它的出現,將對中國的精神和現實造成震撼。

一九九四年春,辛灝年隨身帶著這部書的提綱和資料,孤注一擲,從中共軍警眼皮下冒險闖關,登上飛向新大陸的飛機。直到起飛,直到飛機躍上萬米雲空,心情才開始平靜。我的生活中也有類似場面,體驗著屈辱與正義沖突。雖然是近二十年之老友,我所了解的僅是小說家高爾品,而非歷史學家辛灝年。而且勇氣和學說究竟是兩回事,道德勇氣並不等同學說價值。閱罷初稿,方如釋重負:一部將改變中國歷史的著作正在誕生。

辛灝年先生至少在以下幾個方面做出了獨特的貢獻:

首先是「民主革命史」體系之建構。世界史早已提出了如下的例證:英國革命首尾凡半個世紀;法國大革命自一七八九年攻占巴士底獄至一八七五年第三共和國確立民主、自由與共和,血戰近一個世紀;俄國從一九一七年二月革命到一九九一年蘇共崩潰,回歸民主,其間腥風血雨也是長達四分之三世紀……這些散見於各國歷史的斷章殘片,通過一位中國歷史學家原創性的研究而得到了嶄新的解讀 —— 民主革命的初次勝利,必將招致專制勢力的反撲和復辟;草創的共和國體完全可能被旗號各異的專制勢力所顛覆;復辟期的專制勢力極為瘋狂,甚至可能把專制政治推上歷史的瘋狂階段;民主與專制的反覆較量,貫穿著民主革命的全過程,直至民主制度的最終確立 —— 辛灝年先生運用全史觀念,把民主革命從一個即時性的相對孤立的歷史事件,理解為一個歷時性的漫長的歷史運動,於是,這些「具有世界意義的歷史現象」,便上升為具有世界意義的歷史規律了。
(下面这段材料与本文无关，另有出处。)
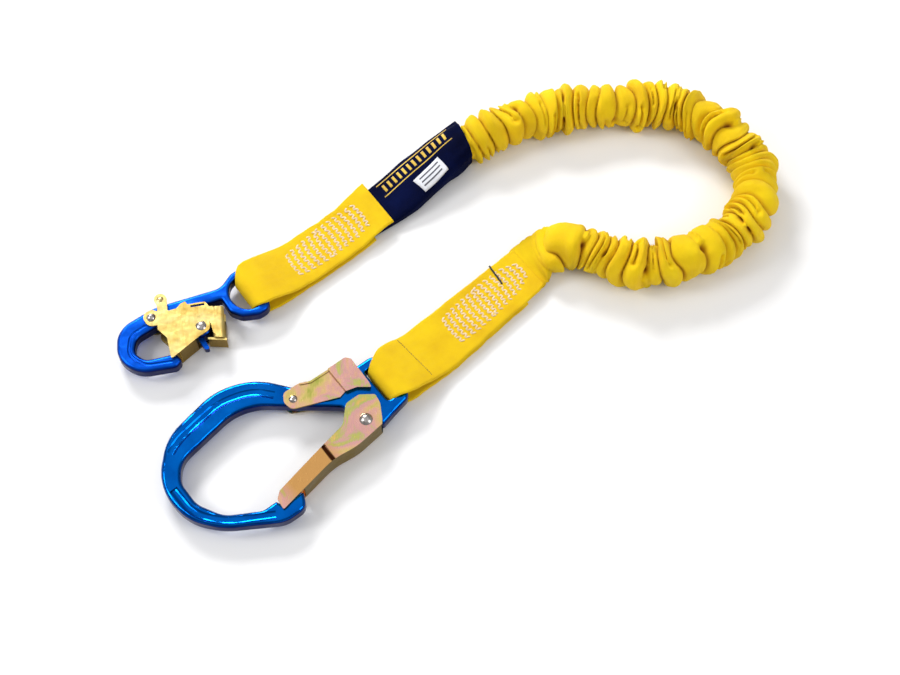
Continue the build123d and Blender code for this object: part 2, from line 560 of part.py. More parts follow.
tube_end_plane = Plane((ROUTE[-1][0] + FRAME_SHIFT_X, ROUTE[-1][1] + FRAME_SHIFT_Y, 0),
                       z_dir=(ROUTE[-1][0] - ROUTE[-2][0], ROUTE[-1][1] - ROUTE[-2][1], 0))


def trim_at(plane, forward):
    """Cut what lies in front of an end plane of the jacket, or else behind it."""
    with BuildSketch(plane) as block:
        Rectangle(TRIM_SIZE, TRIM_SIZE)
    extrude(block.sketch, amount=TRIM_SIZE if forward else -TRIM_SIZE, mode=Mode.SUBTRACT)


with BuildPart() as cavity:
    extrude(strip(SNAP_SIDE, cavity_side), amount=SIDE_REACH, both=True)
    cut_plan(SNAP, COVER_CAVITY_PLAN)
with BuildPart() as absorber_cover:
    extrude(strip(SNAP_SIDE, cover_side), amount=SIDE_REACH, both=True)
    cut_plan(SNAP, COVER_PLAN)
    trim_at(tube_start_plane.offset(-0.2), True)
    add(cavity.part, mode=Mode.SUBTRACT)
keep(absorber_cover.part, "absorber_cover")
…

一個簡練宏大的坐標系就此建立。簡潔透徹且具有鋒利的力量。曾困擾過幾代思想者的某些歷史之謎,終於得到解答。最後定稿期間,辛灝年曾在北美多所大學演講,均引起轟動效應。每當他在開場白中剛剛豎立起自己的理論框架,或者,每當他剛剛把「中華人民共和國」納入辛亥革命始的「中國民主革命史」,常常便會有聽眾恍然大悟地提問:您是說,中共的革命其實是一場專制復辟?您是說,中共不過是民國史上的一段亂世?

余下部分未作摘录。